なので、事業の設計・展開において、トークンが必要不可欠なツールだったんです。ディフューザーがない段階で、NFTとトークンという技術を使っていなかったら、今のコミュニティは見てくれないし、事業としてスタートダッシュを切れなくなってしまうんです。

可能性は未知数、匂いのデジタル配信はどこまで拡大するか

トークンと組み合わせたDePIN事業者のHorizonだが、実態がある匂いビジネスについては今後、タレント・音楽・ゲーム・アニメ、映像コンテンツなどエンタメ全般だけでなく、 広告やインテリア、医療など、 幅広いジャンルでの提携を見込んでいる。Scent Storeをローンチし、子会社を設立したインドネシアでは、ラフレシアの匂いをデジタルで体験できるといった学生の学習体験向上の可能性を提案している。

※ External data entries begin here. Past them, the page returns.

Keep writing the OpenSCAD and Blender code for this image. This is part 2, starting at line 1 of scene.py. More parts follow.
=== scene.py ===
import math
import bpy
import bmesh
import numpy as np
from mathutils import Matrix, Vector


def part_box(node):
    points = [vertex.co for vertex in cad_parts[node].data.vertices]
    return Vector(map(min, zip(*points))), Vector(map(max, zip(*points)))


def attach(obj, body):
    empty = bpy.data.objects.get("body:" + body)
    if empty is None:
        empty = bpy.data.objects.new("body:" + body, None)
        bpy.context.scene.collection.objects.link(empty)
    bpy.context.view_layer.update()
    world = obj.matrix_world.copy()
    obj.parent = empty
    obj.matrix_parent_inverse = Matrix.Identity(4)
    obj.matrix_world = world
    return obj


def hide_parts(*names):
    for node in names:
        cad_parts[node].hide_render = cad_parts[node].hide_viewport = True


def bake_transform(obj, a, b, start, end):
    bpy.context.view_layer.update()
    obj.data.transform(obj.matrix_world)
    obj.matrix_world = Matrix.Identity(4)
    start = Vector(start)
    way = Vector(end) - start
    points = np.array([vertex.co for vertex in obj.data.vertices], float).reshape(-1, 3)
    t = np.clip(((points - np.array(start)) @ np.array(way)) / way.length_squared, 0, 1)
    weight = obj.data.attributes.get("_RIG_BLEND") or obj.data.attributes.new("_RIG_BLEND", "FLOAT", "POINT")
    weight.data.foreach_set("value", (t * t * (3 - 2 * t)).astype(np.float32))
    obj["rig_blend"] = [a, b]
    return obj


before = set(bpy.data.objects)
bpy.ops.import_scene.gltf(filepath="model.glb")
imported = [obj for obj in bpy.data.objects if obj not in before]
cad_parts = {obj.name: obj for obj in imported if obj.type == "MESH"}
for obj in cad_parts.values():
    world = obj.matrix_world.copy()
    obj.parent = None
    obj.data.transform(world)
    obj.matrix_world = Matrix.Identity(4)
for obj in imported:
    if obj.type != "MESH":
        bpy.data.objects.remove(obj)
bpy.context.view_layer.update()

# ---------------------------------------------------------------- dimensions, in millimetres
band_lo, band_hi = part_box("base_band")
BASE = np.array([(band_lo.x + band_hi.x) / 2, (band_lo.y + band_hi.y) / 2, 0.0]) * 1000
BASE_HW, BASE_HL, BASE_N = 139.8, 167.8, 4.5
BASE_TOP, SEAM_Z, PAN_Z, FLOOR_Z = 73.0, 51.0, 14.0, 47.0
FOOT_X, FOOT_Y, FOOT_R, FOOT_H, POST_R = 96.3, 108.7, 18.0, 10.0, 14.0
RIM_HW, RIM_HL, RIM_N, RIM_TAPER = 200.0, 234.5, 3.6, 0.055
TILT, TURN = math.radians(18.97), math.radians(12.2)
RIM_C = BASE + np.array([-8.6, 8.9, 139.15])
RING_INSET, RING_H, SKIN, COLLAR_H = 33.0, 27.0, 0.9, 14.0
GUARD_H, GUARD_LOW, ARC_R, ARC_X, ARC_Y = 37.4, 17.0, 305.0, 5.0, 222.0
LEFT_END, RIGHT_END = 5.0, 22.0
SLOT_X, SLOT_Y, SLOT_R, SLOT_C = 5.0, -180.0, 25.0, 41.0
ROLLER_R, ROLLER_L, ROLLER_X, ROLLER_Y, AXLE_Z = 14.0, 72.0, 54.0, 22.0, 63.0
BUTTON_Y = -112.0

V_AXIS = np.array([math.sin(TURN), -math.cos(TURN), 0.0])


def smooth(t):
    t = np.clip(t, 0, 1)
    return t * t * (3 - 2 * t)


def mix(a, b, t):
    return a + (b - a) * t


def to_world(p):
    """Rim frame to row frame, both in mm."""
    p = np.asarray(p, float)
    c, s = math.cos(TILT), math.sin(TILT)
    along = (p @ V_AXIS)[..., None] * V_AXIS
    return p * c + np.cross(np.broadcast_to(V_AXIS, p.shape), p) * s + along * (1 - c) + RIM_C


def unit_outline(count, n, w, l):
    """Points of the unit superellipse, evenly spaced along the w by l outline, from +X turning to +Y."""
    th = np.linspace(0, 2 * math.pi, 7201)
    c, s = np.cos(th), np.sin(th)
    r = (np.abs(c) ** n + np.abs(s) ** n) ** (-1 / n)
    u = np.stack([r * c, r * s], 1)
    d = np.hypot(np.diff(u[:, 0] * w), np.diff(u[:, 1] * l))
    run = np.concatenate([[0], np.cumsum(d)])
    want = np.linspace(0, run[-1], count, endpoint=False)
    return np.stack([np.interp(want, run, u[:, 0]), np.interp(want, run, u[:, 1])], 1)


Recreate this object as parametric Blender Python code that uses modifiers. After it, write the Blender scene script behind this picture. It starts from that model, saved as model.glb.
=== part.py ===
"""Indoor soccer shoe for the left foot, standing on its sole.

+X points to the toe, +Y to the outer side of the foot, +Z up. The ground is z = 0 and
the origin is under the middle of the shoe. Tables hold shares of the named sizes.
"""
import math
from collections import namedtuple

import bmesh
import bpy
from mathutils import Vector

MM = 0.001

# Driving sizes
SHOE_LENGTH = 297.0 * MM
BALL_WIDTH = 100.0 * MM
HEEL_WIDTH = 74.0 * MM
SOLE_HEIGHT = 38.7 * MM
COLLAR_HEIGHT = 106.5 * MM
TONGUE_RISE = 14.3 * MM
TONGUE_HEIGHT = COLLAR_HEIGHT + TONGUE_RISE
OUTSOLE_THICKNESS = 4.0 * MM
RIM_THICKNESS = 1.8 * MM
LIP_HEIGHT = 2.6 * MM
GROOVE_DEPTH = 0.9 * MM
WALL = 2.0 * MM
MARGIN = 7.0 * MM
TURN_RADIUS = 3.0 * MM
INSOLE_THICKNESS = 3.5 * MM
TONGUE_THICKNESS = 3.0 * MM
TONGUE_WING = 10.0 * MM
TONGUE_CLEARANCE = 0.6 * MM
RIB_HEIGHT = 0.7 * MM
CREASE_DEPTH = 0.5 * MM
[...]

――教育分野を含め、匂いビジネス単体でもほぼすべての業界・分野での展開が可能と思いますが、これから特に注力したいところはありますか?

Alex:最初はエンタメの分野でスタートしていくんですけど、このインフラがどういう使われ方をするか、僕は正直分からないんですよ。 僕の仕事は当社のインフラを整備することで、その中で「香りのiTunes版」にあたるサービスを作りました。このインフラが活用されると、将来的にはまったく異なるサービスが生まれる可能性があるんですよ。

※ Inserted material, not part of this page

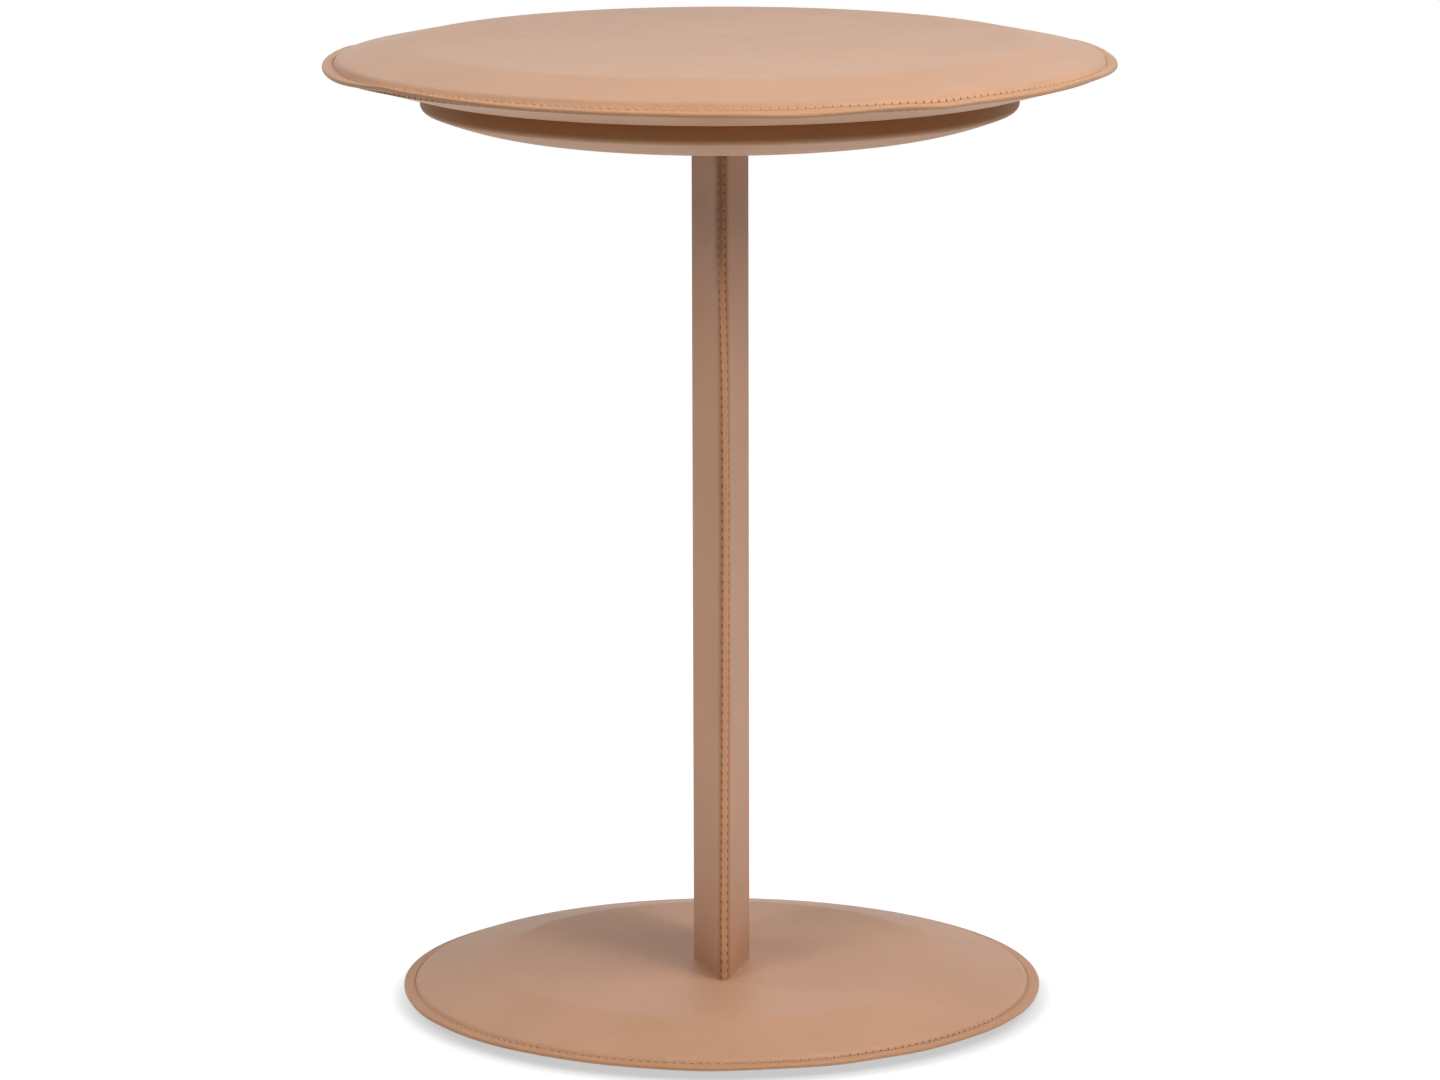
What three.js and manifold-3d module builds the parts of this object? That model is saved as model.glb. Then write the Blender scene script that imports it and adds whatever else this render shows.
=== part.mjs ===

たとえばゲームと連動して、「ゲーム内で銃を発射すると火薬の匂いがする」とか。あとは広告ですね。Uber Eatsのメニュー画面を見ていて、マクドナルドが表示されたらハンバーガーやポテトの匂いがするとか。あるいは、無料で配られるディフューザーが登場して、機械そのものは無料なんだけど毎日午前11時になるとマクドナルドの匂いがする。そのディフューザーのスポンサーはマクドナルドさんでした、みたいなことがあり得るんです。